- _Items_

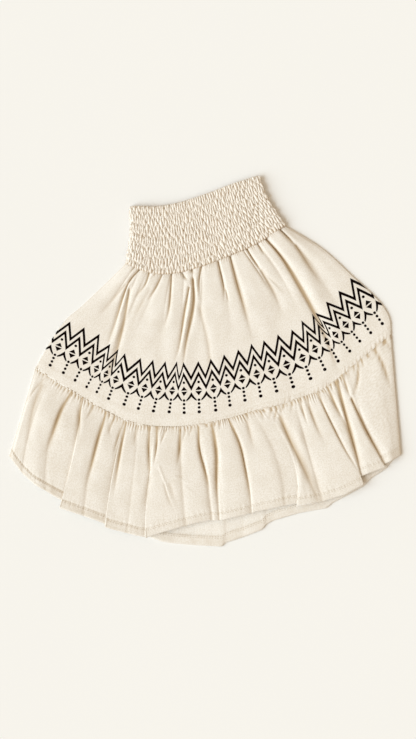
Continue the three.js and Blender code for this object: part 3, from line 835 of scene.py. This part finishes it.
def makeTier(front):
    v, across, down, fold = tierGrid(mirrored=not front)
    length = tier["length"] * mix(*tier["sideLengths"], across)
    downMm, upMm = down * length, (1 - down) * length
    upward = (along(waistSeam, across) - along(ruffleSeam, across)) / tier["length"]
    tuck = tier["tuckUnder"] * (1 - smooth(0, tier["tuckEnds"], down))
    flat = tierPatch(across, down) + upward * tuck[..., None]
    grooves = creaseDepth(flat, tierCreases if front else [])
    inner = 1 - nearSide(across, tier["side"])
    if front:
        lift = tier["waistLift"] * (1 - smooth(0, tier["waistLiftEnds"], v)) * mix(tier["sideLift"], 1, inner)
        rest = layers["frontRest"] + layers["cloth"] / 2 + lift
        rest = rest + tier["belly"] * np.sin(np.pi * across) * np.sin(np.pi * down)
        drift = unevenness(across, down, tier["drift"]) * inner * smooth(*tier["driftStarts"], down)
        step = smooth(tier["allowance"], tier["allowance"] + tier["allowanceStep"], upMm)
        allowance = tier["allowanceLift"] * (1 - step)
        dip = sinking(downMm, *tier["waistDip"]) + sinking(upMm, *tier["seamDip"])
        z = rest + fold * mix(tier["sideFolds"], 1, inner) + drift + allowance - dip
        z = mix(z, layers["sideRest"], nearSide(across, tier["meeting"]))
    else:
        z = layers["cloth"] / 2 + tier["backFold"] * fold * (1 - smooth(*tier["backFoldEnds"], v))
        z = z + (tier["backDrift"][0] + unevenness(across, down, [tier["backDrift"]])) * inner
    z = soften(z, tier["softening"]) - grooves
    if front:
        z = keepAbove(z, mix(layers["sideRest"], tier["lowest"], inner))
    grid = np.dstack([flat, z])
    acrossMm = across[len(across) // 2] * tier["cut"][0] / mm + 0 * down
    for sizes, backHeight in zip((tier["gathers"], tier["pucker"]), tier["backHeights"]):
        grid = relief(grid, acrossMm, downMm, gatherTree, sizes if front else sizes | {"Height": backHeight})
    # Painted shade in the folds and drawn creases, with a darker line along the edge of the seam allowance
    # underneath
    edgeLine = bell(upMm - tier["allowance"], 1.0) * (1 + softNoise(acrossMm / 8, down, 12))
    paintedShadeAndTone = paintedValleyShade(grid, grooves, np.minimum(downMm, upMm)) + tier["allowanceTint"] * edgeLine
    maps = {"cloth": (acrossMm, downMm), "border": borderMap(across if front else 1 - across, down)}
    piece, upper = clothShell("tier", front, grid, maps, paintedShadeAndTone, [printedCloth, insideCloth], layers["cloth"])
    setAttribute(piece.data, "skew", np.tile(skewOf(flat, *maps["border"]).ravel(), 2))
    return piece, upper, downMm


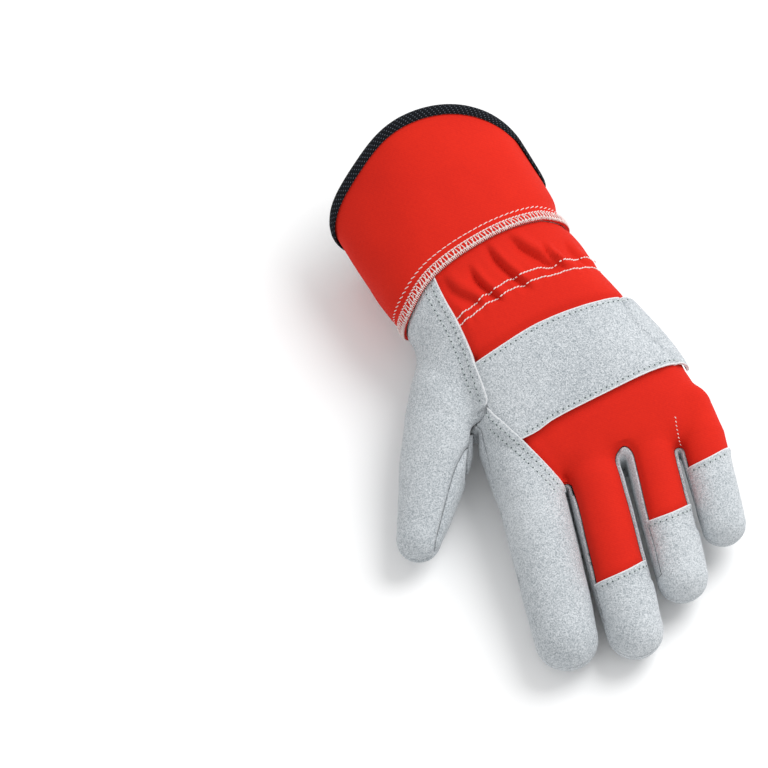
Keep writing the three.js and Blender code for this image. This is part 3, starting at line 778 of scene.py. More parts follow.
# The panels of the hand, cut by those distances.
def panelFields(f):
    both = [f["hand"], -f["thumbTop"], -f["thumbLow"], -f["gussets"]]
    tops, lows = np.minimum.reduce([f["above"], *both]), np.minimum.reduce([-f["above"], *both])
    tips = np.maximum.reduce([f["middleTip"], f["ringTip"], f["littleTip"]])
    panels = {
        "thumb_back": np.minimum.reduce([f["hand"], f["thumbBack"] + f["thumbOver"], f["thumbAbove"]]),
        "thumb_front": np.minimum(f["hand"], f["thumbLow"]),
        "index_back": np.minimum(tops, f["index"] + f["indexOver"]),
        "palm": np.minimum(lows, -f["front"]),
        "middle_ring_front": np.minimum(lows, f["front"]),
        "hand_back": np.minimum.reduce([tops, -f["index"], -tips]),
    }
    for name in stalls:
        panels[name + "_tip"] = np.minimum(tops, f[name + "Tip"] + lap["over"])
    for name in slits:
        panels[name + "_gusset"] = np.minimum(f["hand"], f[name + "Gusset"])
    return panels


# Distance to a panel's lapped edge, where it has one.
def lapDistance(name, points, f):
    y, none = points[:, 1], lap["none"]
    if name == "thumb_back":
        return np.where(y > lap["junction"], f["thumbBack"] + f["thumbOver"], none)
    if name == "index_back":
        onPanel = (y < lap["junction"]) & (y > lap["indexEnd"])
        return np.where(onPanel, f["index"] + f["indexOver"], none)
    if name.endswith("_tip"):
        return f[name[:-4] + "Tip"] + lap["over"]
    return np.full(len(y), none)


# Folds of the cloth over the wrist elastic, each from the cuff's side to the elastic's, in mm.
gathers = [
    dict(start=(-46, 51), end=(-36.5, 37.5), depth=2.4, width=2.0),
    dict(start=(-33.2, 51.6), end=(-26.2, 36.5), depth=3.0, width=1.4),
    dict(start=(-22.7, 59), end=(-12.5, 39), depth=3.0, width=1.5),
    dict(start=(-11, 61), end=(3.2, 44.5), depth=3.2, width=2.0),
    dict(start=(2.2, 54.5), end=(8, 43), depth=2.5, width=1.3),
    dict(start=(13, 55), end=(19, 45), depth=1.5, width=1.5),
]
elastic = {
    "first": [(-47.3, 32.6), (-40.9, 35.2), (-27.2, 39.9), (-12.6, 43.6), (6.9, 45.4), (17.9, 47.6),
              (26, 48.2)],
    "second": [(-47.3, 29.2), (-40, 31.8), (-26, 36), (-13, 38.6), (3, 40.1), (12, 41.3), (19, 42),
               (27, 42.8)],
    "puff": 0.7, "pinch": 0.45, "pucker": 0.28, "puckerLength": 5.2,
}
elasticLines = [smoothLine(elastic["first"]), smoothLine(elastic["second"])]


# Place along a stroke as a share of it, and distance to its left.
def strokeAxes(points, stroke):
    (ax, ay), (bx, by) = stroke["start"], stroke["end"]
    length = math.hypot(bx - ax, by - ay)
    ux, uy = (bx - ax) / length, (by - ay) / length
    x, y = points[:, 0] - ax, points[:, 1] - ay
    return (x * ux + y * uy) / length, y * ux - x * uy


# Height of the cloth at the wrist: tucks whose right side is steep, and lines that pinch it.
def gatherRelief(points):
    x, y = points[:, 0], points[:, 1]
    first, second = (beyondOf(line, x, y) for line in elasticLines)
    total = elastic["puff"] * bump(first - 9, 6) - elastic["pinch"] * (bump(first, 1) + bump(second, 1))
    wave = np.sin(x * (2 * np.pi / elastic["puckerLength"]) + 0.25 * y + 1.5 * lattice(points, 9.0, 21))
    total = total + elastic["pucker"] * wave * bump((first + second) / 2, 5)
    for fold in gathers:
        along, aside = strokeAxes(points, fold)
        aside = aside + 0.8 * np.sin(along * 4.0)
        ends = ramp(along, -0.25, 0.35) * ramp(along, 1.3, 0.95)
        wide = fold["width"] * np.where(aside > 0, 0.6, 1.7)
        total = total - fold["depth"] * ends * bump(aside, wide)
        crest = bump(aside - 1.9 * fold["width"], 1.2 * fold["width"])
        total = total + 0.45 * fold["depth"] * ends * crest
    return total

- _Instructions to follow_
Extract every line above that contains the word "scene".

- _Answer below_
Continue the three.js and Blender code for this object: part 3, from line 835 of scene.py. This part finishes it.
Keep writing the three.js and Blender code for this image. This is part 3, starting at line 778 of scene.py. More parts follow.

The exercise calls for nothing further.